-- begin --

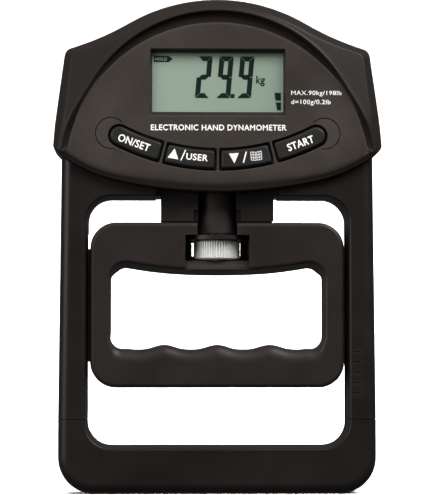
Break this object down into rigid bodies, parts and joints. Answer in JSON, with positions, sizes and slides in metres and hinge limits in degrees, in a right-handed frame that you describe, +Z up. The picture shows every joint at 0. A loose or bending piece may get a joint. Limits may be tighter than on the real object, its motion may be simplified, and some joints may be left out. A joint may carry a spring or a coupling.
{
  "type": "hand dynamometer",
  "caption": "Upright hand grip meter: arched digital display head on a looped frame, with a sliding finger-grooved handle set by a knurled wheel.",
  "frame": {"origin": "middle of the box's underside, on the surface that the palm bar stands on", "axes": "+Z up along the height, X across the width, the display faces -Y"},
  "size_m": [0.1264, 0.029, 0.19],
  "materials": {
    "housing_black": "satin, fine moulded grain",
    "panel_charcoal": "satin, fine moulded grain",
    "key_black": "satin",
    "clear_lens": "polished",
    "lcd_green": "reflective display film under glass",
    "lcd_ink": "display segments",
    "print_white": "pad print",
    "frame_white": "moulded",
    "conductive_rubber": "matte",
    "board_green": "solder mask",
    "component_black": "moulded",
    "silicone_grey": "matte",
    "nickel": "plated",
    "cell_label": "printed sleeve",
    "lead_red": "insulated wire",
    "lead_blue": "insulated wire",
    "beam_aluminium": "machined",
    "steel_dark": "turned",
    "gauge_foil": "foil film",
    "insert_brass": "turned",
    "screw_steel": "zinc plated",
    "strap_steel": "cold rolled",
    "washer_black": "low-friction",
    "wheel_silver": "straight knurl, bright"
  },
  "bodies": {
    "main": {"head_front_cover": "panel_charcoal", "head_rear_cover": "housing_black", "head_screws": "screw_steel", "lcd_window": "clear_lens", "lcd_glass": "lcd_green", "lcd_holder": "frame_white", "zebra_strips": "conductive_rubber", "main_pcb": "board_green", "pcb_components": "component_black", "buzzer": "component_black", "key_mat": "silicone_grey", "battery_springs": "nickel", "battery_plates": "nickel", "upper_cell": "cell_label", "lower_cell": "cell_label", "battery_leads": "lead_red", "load_cell": "beam_aluminium", "load_cell_spacer": "beam_aluminium", "load_cell_bolts": "steel_dark", "strain_gauges": "gauge_foil", "gauge_leads": "lead_blue", "neck_tube": "housing_black", "draw_bolt": "steel_dark", "thread_insert": "insert_brass", "neck_guide": "housing_black", "left_rail_front": "housing_black", "left_rail_rear": "housing_black", "right_rail_front": "housing_black", "right_rail_rear": "housing_black", "palm_bar_front": "housing_black", "palm_bar_rear": "housing_black", "frame_screws": "screw_steel", "steel_frame": "strap_steel"},
    "handle": {"handle_front": "housing_black", "handle_rear": "housing_black", "handle_core": "strap_steel", "handle_screws": "screw_steel", "thrust_washer": "washer_black"},
    "wheel": {"adjusting_wheel": "wheel_silver", "adjusting_screw": "screw_steel"},
    "on_set_key": {"key_on_set": "key_black"},
    "up_key": {"key_user_up": "key_black"},
    "down_key": {"key_memory_down": "key_black"},
    "start_key": {"key_start": "key_black"},
    "battery_lid": {"battery_cover": "housing_black"}
  },
  "joints": [
    {"name": "wheel_spin", "type": "hinge", "parent": "handle", "child": "wheel", "pos_m": [0, 0.0025, 0.0937], "axis": [0, 0, -1], "range_deg": [0, 2880]},
    {"name": "handle_slide", "type": "slide", "parent": "main", "child": "handle", "axis": [0, 0, -1], "range_m": [0, 0.016]},
    {"name": "lid_hinge", "type": "hinge", "parent": "main", "child": "battery_lid", "pos_m": [0, 0.01375, 0.1515], "axis": [-1, 0, 0], "range_deg": [0, 80]},
    {"name": "on_set_press", "type": "slide", "parent": "main", "child": "on_set_key", "axis": [0, 1, 0], "range_m": [0, 0.0008], "stiffness_N_per_m": 300},
    {"name": "up_press", "type": "slide", "parent": "main", "child": "up_key", "axis": [0, 1, 0], "range_m": [0, 0.0008], "stiffness_N_per_m": 300},
    {"name": "down_press", "type": "slide", "parent": "main", "child": "down_key", "axis": [0, 1, 0], "range_m": [0, 0.0008], "stiffness_N_per_m": 300},
    {"name": "start_press", "type": "slide", "parent": "main", "child": "start_key", "axis": [0, 1, 0], "range_m": [0, 0.0008], "stiffness_N_per_m": 300}
  ],
  "couplings": [
    {"joint": "wheel_spin", "follows": "handle_slide", "rad_per_m": 3141.6}
  ]
}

-- end --

WORK TO DO ▸ Give an exact copy of all the data shown above.

WRITTEN REPLY ▸
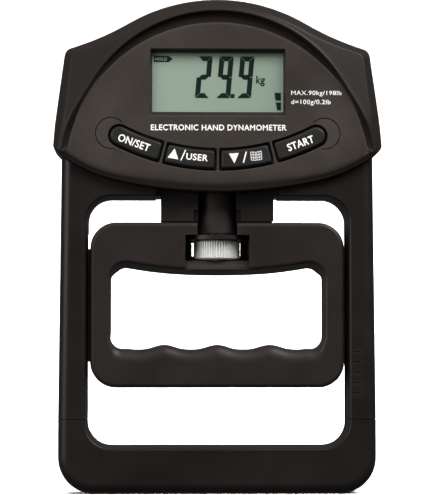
Break this object down into rigid bodies, parts and joints. Answer in JSON, with positions, sizes and slides in metres and hinge limits in degrees, in a right-handed frame that you describe, +Z up. The picture shows every joint at 0. A loose or bending piece may get a joint. Limits may be tighter than on the real object, its motion may be simplified, and some joints may be left out. A joint may carry a spring or a coupling.
{
  "type": "hand dynamometer",
  "caption": "Upright hand grip meter: arched digital display head on a looped frame, with a sliding finger-grooved handle set by a knurled wheel.",
  "frame": {"origin": "middle of the box's underside, on the surface that the palm bar stands on", "axes": "+Z up along the height, X across the width, the display faces -Y"},
  "size_m": [0.1264, 0.029, 0.19],
  "materials": {
    "housing_black": "satin, fine moulded grain",
    "panel_charcoal": "satin, fine moulded grain",
    "key_black": "satin",
    "clear_lens": "polished",
    "lcd_green": "reflective display film under glass",
    "lcd_ink": "display segments",
    "print_white": "pad print",
    "frame_white": "moulded",
    "conductive_rubber": "matte",
    "board_green": "solder mask",
    "component_black": "moulded",
    "silicone_grey": "matte",
    "nickel": "plated",
    "cell_label": "printed sleeve",
    "lead_red": "insulated wire",
    "lead_blue": "insulated wire",
    "beam_aluminium": "machined",
    "steel_dark": "turned",
    "gauge_foil": "foil film",
    "insert_brass": "turned",
    "screw_steel": "zinc plated",
    "strap_steel": "cold rolled",
    "washer_black": "low-friction",
    "wheel_silver": "straight knurl, bright"
  },
  "bodies": {
    "main": {"head_front_cover": "panel_charcoal", "head_rear_cover": "housing_black", "head_screws": "screw_steel", "lcd_window": "clear_lens", "lcd_glass": "lcd_green", "lcd_holder": "frame_white", "zebra_strips": "conductive_rubber", "main_pcb": "board_green", "pcb_components": "component_black", "buzzer": "component_black", "key_mat": "silicone_grey", "battery_springs": "nickel", "battery_plates": "nickel", "upper_cell": "cell_label", "lower_cell": "cell_label", "battery_leads": "lead_red", "load_cell": "beam_aluminium", "load_cell_spacer": "beam_aluminium", "load_cell_bolts": "steel_dark", "strain_gauges": "gauge_foil", "gauge_leads": "lead_blue", "neck_tube": "housing_black", "draw_bolt": "steel_dark", "thread_insert": "insert_brass", "neck_guide": "housing_black", "left_rail_front": "housing_black", "left_rail_rear": "housing_black", "right_rail_front": "housing_black", "right_rail_rear": "housing_black", "palm_bar_front": "housing_black", "palm_bar_rear": "housing_black", "frame_screws": "screw_steel", "steel_frame": "strap_steel"},
    "handle": {"handle_front": "housing_black", "handle_rear": "housing_black", "handle_core": "strap_steel", "handle_screws": "screw_steel", "thrust_washer": "washer_black"},
    "wheel": {"adjusting_wheel": "wheel_silver", "adjusting_screw": "screw_steel"},
    "on_set_key": {"key_on_set": "key_black"},
    "up_key": {"key_user_up": "key_black"},
    "down_key": {"key_memory_down": "key_black"},
    "start_key": {"key_start": "key_black"},
    "battery_lid": {"battery_cover": "housing_black"}
  },
  "joints": [
    {"name": "wheel_spin", "type": "hinge", "parent": "handle", "child": "wheel", "pos_m": [0, 0.0025, 0.0937], "axis": [0, 0, -1], "range_deg": [0, 2880]},
    {"name": "handle_slide", "type": "slide", "parent": "main", "child": "handle", "axis": [0, 0, -1], "range_m": [0, 0.016]},
    {"name": "lid_hinge", "type": "hinge", "parent": "main", "child": "battery_lid", "pos_m": [0, 0.01375, 0.1515], "axis": [-1, 0, 0], "range_deg": [0, 80]},
    {"name": "on_set_press", "type": "slide", "parent": "main", "child": "on_set_key", "axis": [0, 1, 0], "range_m": [0, 0.0008], "stiffness_N_per_m": 300},
    {"name": "up_press", "type": "slide", "parent": "main", "child": "up_key", "axis": [0, 1, 0], "range_m": [0, 0.0008], "stiffness_N_per_m": 300},
    {"name": "down_press", "type": "slide", "parent": "main", "child": "down_key", "axis": [0, 1, 0], "range_m": [0, 0.0008], "stiffness_N_per_m": 300},
    {"name": "start_press", "type": "slide", "parent": "main", "child": "start_key", "axis": [0, 1, 0], "range_m": [0, 0.0008], "stiffness_N_per_m": 300}
  ],
  "couplings": [
    {"joint": "wheel_spin", "follows": "handle_slide", "rad_per_m": 3141.6}
  ]
}